Jornal Folha de S. Paulo, 8 de agosto de 2008
Artigo - Classe média e sobressaltos
CLÓVIS ROSSI
SÃO PAULO - É obviamente auspicioso o fato de 52% da população brasileira ter sido rotulada de classe média, a partir do estudo de Marcelo Neri (Fundação Getúlio Vargas). Mas é sempre bom colocá-lo em perspectiva. Na comparação com a Argentina, por exemplo, não há nada a festejar. Os parâmetros para definir o que é classe média são parecidos. Aqui Neri usou R$ 1.064 e R$ 4.591 como o intervalo de renda que caracterizaria um lar de classe média. A Argentina é um tiquinho mais exigente: para ser classe média, a família precisa ter renda mínima equivalente a R$ 1.830. E ainda chama de classe média quem recebe o equivalente a R$ 4.651. Pois bem: 70% dos argentinos pertencem à classe média, porcentagem quase 20% superior à que se verifica no Brasil.

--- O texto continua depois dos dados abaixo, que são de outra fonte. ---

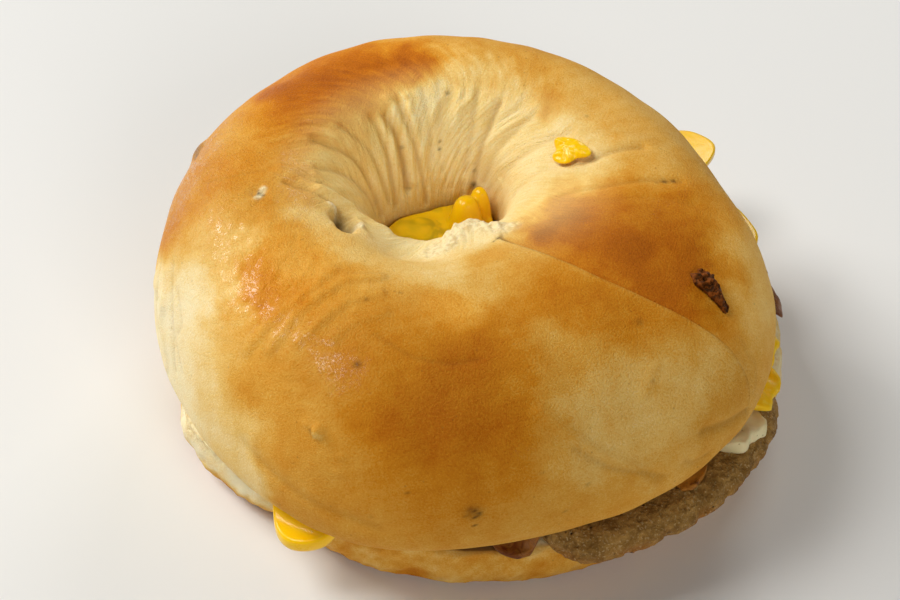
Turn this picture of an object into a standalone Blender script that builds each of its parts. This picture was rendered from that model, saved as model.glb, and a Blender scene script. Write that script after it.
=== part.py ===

Com um detalhe: o mais recente resultado negativo da economia brasileira foi o crescimento zero de dez anos atrás, ao passo que a Argentina sofreu cinco anos (até 2002) de um retrocesso inédito no mundo em tempos de paz. De lá para cá, conheceu o que, aí sim, merece o nome de "espetáculo do crescimento", com o que a sua classe média pôde recuperar pelo menos parte do poder de compra afetado pela crise. O jornal argentino "La Nación" visitou recentemente a classe média local em processo de recuperação e descobriu, por exemplo, Gabriela Valli, psicóloga divorciada, de 42 anos e dois filhos, cujos ganhos passam um pouco do equivalente a R$ 2.151, ou seja, estaria mais ou menos na metade dos pontos extremos de renda que caracterizam a classe média brasileira. Mas, ao contrário do Brasil, ela não festeja. Disse que pertence à classe média por "tradição", mas não por sua realidade. Acrescenta que ser classe média, para ela, é "poder viver sem sobressaltos". Com renda de R$ 2.151 vive-se sem sobressaltos no Brasil?